* YOUR INSTRUCTIONS *
Copy every record below, exactly as written.

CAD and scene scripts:
————
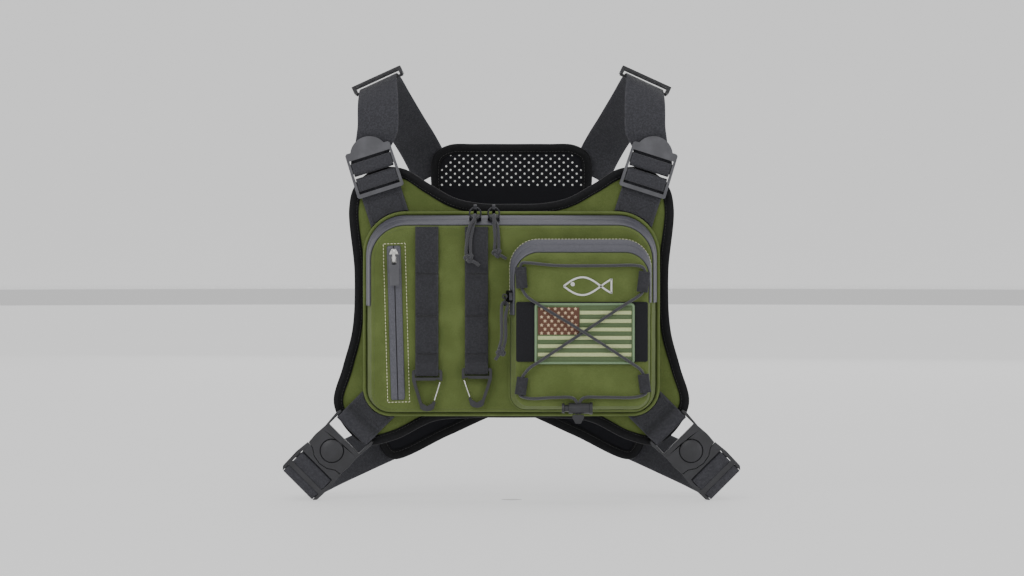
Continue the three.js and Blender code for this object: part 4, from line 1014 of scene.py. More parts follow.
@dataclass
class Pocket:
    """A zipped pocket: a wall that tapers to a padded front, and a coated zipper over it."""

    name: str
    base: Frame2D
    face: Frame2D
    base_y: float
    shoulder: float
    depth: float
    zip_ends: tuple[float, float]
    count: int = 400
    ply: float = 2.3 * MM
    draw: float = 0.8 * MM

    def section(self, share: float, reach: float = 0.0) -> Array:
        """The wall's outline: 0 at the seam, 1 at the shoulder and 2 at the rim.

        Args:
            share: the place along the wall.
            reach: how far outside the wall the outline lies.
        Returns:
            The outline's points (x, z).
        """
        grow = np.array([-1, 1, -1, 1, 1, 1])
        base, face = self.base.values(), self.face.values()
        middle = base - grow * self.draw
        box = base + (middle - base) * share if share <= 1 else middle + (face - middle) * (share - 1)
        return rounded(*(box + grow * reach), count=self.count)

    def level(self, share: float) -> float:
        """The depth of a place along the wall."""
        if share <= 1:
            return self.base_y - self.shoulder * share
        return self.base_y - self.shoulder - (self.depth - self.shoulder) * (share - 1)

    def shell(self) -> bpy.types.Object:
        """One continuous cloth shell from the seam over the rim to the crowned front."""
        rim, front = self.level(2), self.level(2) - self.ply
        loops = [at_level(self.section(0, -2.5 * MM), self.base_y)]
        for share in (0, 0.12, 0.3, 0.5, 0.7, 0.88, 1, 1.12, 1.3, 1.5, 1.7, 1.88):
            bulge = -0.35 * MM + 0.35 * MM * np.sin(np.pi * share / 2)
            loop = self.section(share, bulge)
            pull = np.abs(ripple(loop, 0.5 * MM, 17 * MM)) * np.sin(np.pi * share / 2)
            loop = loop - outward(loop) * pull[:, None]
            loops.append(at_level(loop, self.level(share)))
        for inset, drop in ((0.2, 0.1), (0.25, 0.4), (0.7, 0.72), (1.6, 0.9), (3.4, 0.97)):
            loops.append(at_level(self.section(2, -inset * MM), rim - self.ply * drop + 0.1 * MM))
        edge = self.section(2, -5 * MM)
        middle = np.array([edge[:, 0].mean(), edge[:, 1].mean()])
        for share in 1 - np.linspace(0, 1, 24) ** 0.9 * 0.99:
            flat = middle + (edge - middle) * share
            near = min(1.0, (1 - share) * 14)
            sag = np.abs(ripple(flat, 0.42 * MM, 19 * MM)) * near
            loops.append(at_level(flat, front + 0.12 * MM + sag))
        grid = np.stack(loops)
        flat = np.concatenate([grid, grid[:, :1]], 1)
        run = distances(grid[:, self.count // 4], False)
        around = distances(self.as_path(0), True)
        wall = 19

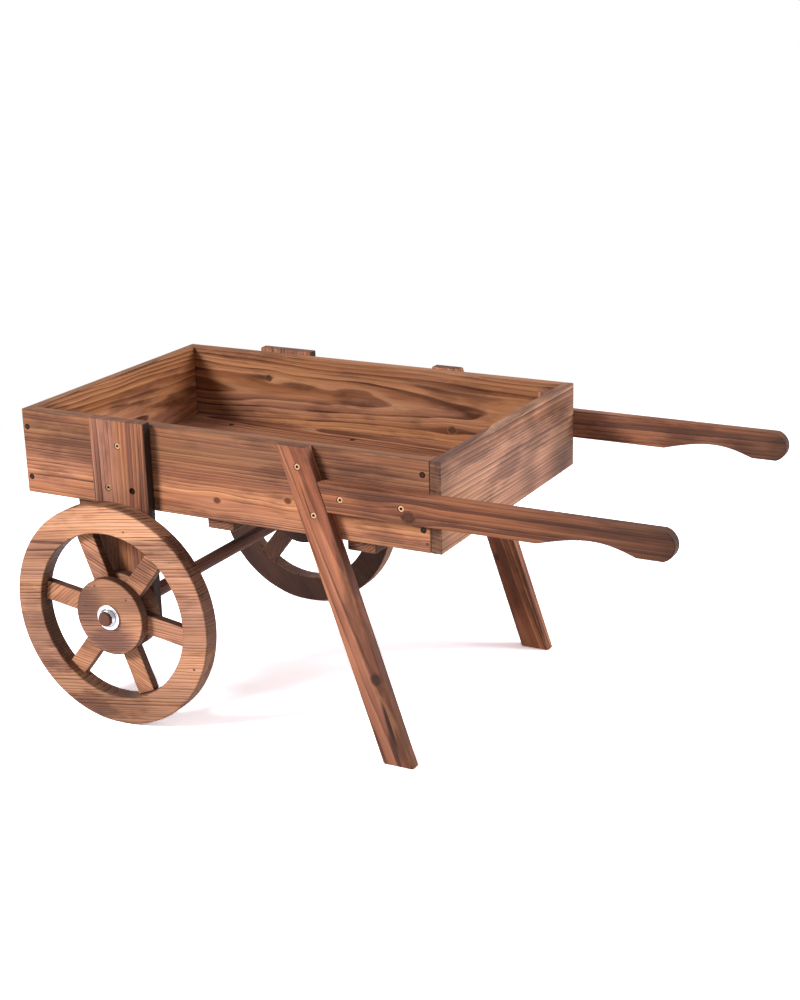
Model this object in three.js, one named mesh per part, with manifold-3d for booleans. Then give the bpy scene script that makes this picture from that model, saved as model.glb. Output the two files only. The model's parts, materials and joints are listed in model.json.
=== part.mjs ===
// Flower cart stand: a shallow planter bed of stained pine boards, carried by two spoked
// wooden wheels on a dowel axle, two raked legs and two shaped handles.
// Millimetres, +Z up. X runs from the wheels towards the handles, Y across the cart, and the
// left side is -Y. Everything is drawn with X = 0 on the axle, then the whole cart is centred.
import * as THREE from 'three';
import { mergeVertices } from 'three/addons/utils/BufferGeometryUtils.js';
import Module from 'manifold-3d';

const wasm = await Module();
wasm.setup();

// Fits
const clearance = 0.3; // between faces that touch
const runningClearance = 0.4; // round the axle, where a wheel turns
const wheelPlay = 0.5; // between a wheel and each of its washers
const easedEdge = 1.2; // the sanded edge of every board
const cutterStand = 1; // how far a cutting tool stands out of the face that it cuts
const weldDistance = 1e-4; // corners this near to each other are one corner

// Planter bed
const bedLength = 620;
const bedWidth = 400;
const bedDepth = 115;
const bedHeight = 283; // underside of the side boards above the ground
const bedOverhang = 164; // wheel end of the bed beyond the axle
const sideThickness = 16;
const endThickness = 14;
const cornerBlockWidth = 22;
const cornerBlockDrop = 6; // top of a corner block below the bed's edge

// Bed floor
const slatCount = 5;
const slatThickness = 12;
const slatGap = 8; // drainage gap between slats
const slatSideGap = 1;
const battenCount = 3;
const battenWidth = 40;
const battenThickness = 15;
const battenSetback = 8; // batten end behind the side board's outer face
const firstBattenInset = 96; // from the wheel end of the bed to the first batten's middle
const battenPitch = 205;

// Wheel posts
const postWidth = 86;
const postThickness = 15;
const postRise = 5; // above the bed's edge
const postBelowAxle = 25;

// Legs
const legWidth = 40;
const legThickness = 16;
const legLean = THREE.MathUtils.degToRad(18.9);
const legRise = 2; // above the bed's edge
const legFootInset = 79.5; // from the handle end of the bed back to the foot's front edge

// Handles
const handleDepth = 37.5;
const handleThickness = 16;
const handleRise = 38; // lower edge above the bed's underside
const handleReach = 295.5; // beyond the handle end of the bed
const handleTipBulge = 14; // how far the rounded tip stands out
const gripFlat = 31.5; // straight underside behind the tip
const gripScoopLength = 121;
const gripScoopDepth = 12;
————
* TASK RESULT *
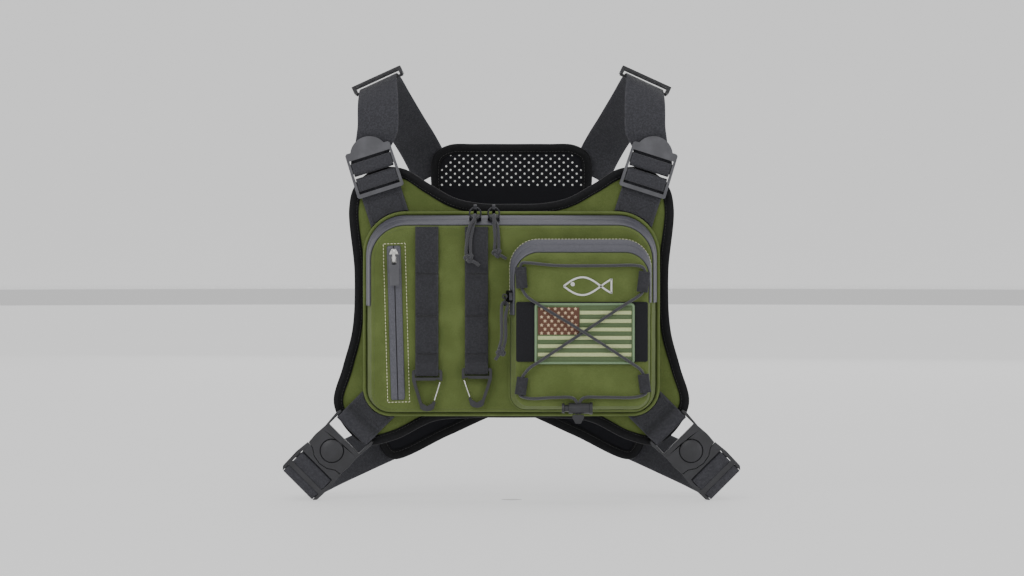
Continue the three.js and Blender code for this object: part 4, from line 1014 of scene.py. More parts follow.
@dataclass
class Pocket:
    """A zipped pocket: a wall that tapers to a padded front, and a coated zipper over it."""

    name: str
    base: Frame2D
    face: Frame2D
    base_y: float
    shoulder: float
    depth: float
    zip_ends: tuple[float, float]
    count: int = 400
    ply: float = 2.3 * MM
    draw: float = 0.8 * MM

    def section(self, share: float, reach: float = 0.0) -> Array:
        """The wall's outline: 0 at the seam, 1 at the shoulder and 2 at the rim.

        Args:
            share: the place along the wall.
            reach: how far outside the wall the outline lies.
        Returns:
            The outline's points (x, z).
        """
        grow = np.array([-1, 1, -1, 1, 1, 1])
        base, face = self.base.values(), self.face.values()
        middle = base - grow * self.draw
        box = base + (middle - base) * share if share <= 1 else middle + (face - middle) * (share - 1)
        return rounded(*(box + grow * reach), count=self.count)

    def level(self, share: float) -> float:
        """The depth of a place along the wall."""
        if share <= 1:
            return self.base_y - self.shoulder * share
        return self.base_y - self.shoulder - (self.depth - self.shoulder) * (share - 1)

    def shell(self) -> bpy.types.Object:
        """One continuous cloth shell from the seam over the rim to the crowned front."""
        rim, front = self.level(2), self.level(2) - self.ply
        loops = [at_level(self.section(0, -2.5 * MM), self.base_y)]
        for share in (0, 0.12, 0.3, 0.5, 0.7, 0.88, 1, 1.12, 1.3, 1.5, 1.7, 1.88):
            bulge = -0.35 * MM + 0.35 * MM * np.sin(np.pi * share / 2)
            loop = self.section(share, bulge)
            pull = np.abs(ripple(loop, 0.5 * MM, 17 * MM)) * np.sin(np.pi * share / 2)
            loop = loop - outward(loop) * pull[:, None]
            loops.append(at_level(loop, self.level(share)))
        for inset, drop in ((0.2, 0.1), (0.25, 0.4), (0.7, 0.72), (1.6, 0.9), (3.4, 0.97)):
            loops.append(at_level(self.section(2, -inset * MM), rim - self.ply * drop + 0.1 * MM))
        edge = self.section(2, -5 * MM)
        middle = np.array([edge[:, 0].mean(), edge[:, 1].mean()])
        for share in 1 - np.linspace(0, 1, 24) ** 0.9 * 0.99:
            flat = middle + (edge - middle) * share
            near = min(1.0, (1 - share) * 14)
            sag = np.abs(ripple(flat, 0.42 * MM, 19 * MM)) * near
            loops.append(at_level(flat, front + 0.12 * MM + sag))
        grid = np.stack(loops)
        flat = np.concatenate([grid, grid[:, :1]], 1)
        run = distances(grid[:, self.count // 4], False)
        around = distances(self.as_path(0), True)
        wall = 19

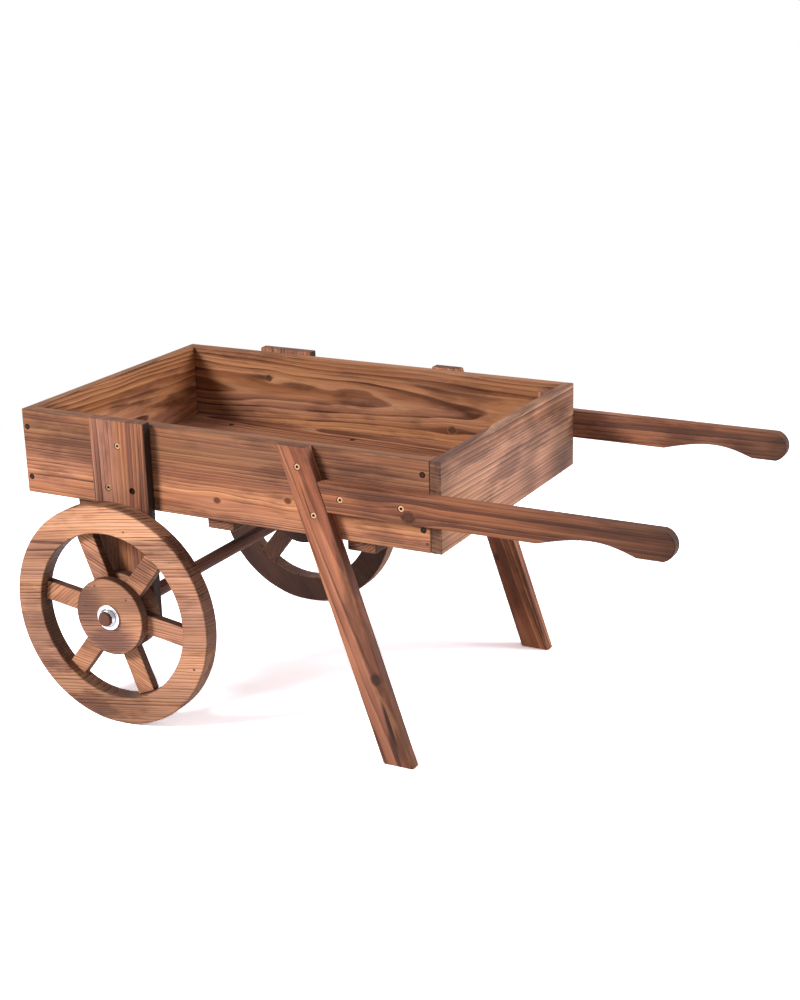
Model this object in three.js, one named mesh per part, with manifold-3d for booleans. Then give the bpy scene script that makes this picture from that model, saved as model.glb. Output the two files only. The model's parts, materials and joints are listed in model.json.
=== part.mjs ===
// Flower cart stand: a shallow planter bed of stained pine boards, carried by two spoked
// wooden wheels on a dowel axle, two raked legs and two shaped handles.
// Millimetres, +Z up. X runs from the wheels towards the handles, Y across the cart, and the
// left side is -Y. Everything is drawn with X = 0 on the axle, then the whole cart is centred.
import * as THREE from 'three';
import { mergeVertices } from 'three/addons/utils/BufferGeometryUtils.js';
import Module from 'manifold-3d';

const wasm = await Module();
wasm.setup();

// Fits
const clearance = 0.3; // between faces that touch
const runningClearance = 0.4; // round the axle, where a wheel turns
const wheelPlay = 0.5; // between a wheel and each of its washers
const easedEdge = 1.2; // the sanded edge of every board
const cutterStand = 1; // how far a cutting tool stands out of the face that it cuts
const weldDistance = 1e-4; // corners this near to each other are one corner

// Planter bed
const bedLength = 620;
const bedWidth = 400;
const bedDepth = 115;
const bedHeight = 283; // underside of the side boards above the ground
const bedOverhang = 164; // wheel end of the bed beyond the axle
const sideThickness = 16;
const endThickness = 14;
const cornerBlockWidth = 22;
const cornerBlockDrop = 6; // top of a corner block below the bed's edge

// Bed floor
const slatCount = 5;
const slatThickness = 12;
const slatGap = 8; // drainage gap between slats
const slatSideGap = 1;
const battenCount = 3;
const battenWidth = 40;
const battenThickness = 15;
const battenSetback = 8; // batten end behind the side board's outer face
const firstBattenInset = 96; // from the wheel end of the bed to the first batten's middle
const battenPitch = 205;

// Wheel posts
const postWidth = 86;
const postThickness = 15;
const postRise = 5; // above the bed's edge
const postBelowAxle = 25;

// Legs
const legWidth = 40;
const legThickness = 16;
const legLean = THREE.MathUtils.degToRad(18.9);
const legRise = 2; // above the bed's edge
const legFootInset = 79.5; // from the handle end of the bed back to the foot's front edge

// Handles
const handleDepth = 37.5;
const handleThickness = 16;
const handleRise = 38; // lower edge above the bed's underside
const handleReach = 295.5; // beyond the handle end of the bed
const handleTipBulge = 14; // how far the rounded tip stands out
const gripFlat = 31.5; // straight underside behind the tip
const gripScoopLength = 121;
const gripScoopDepth = 12;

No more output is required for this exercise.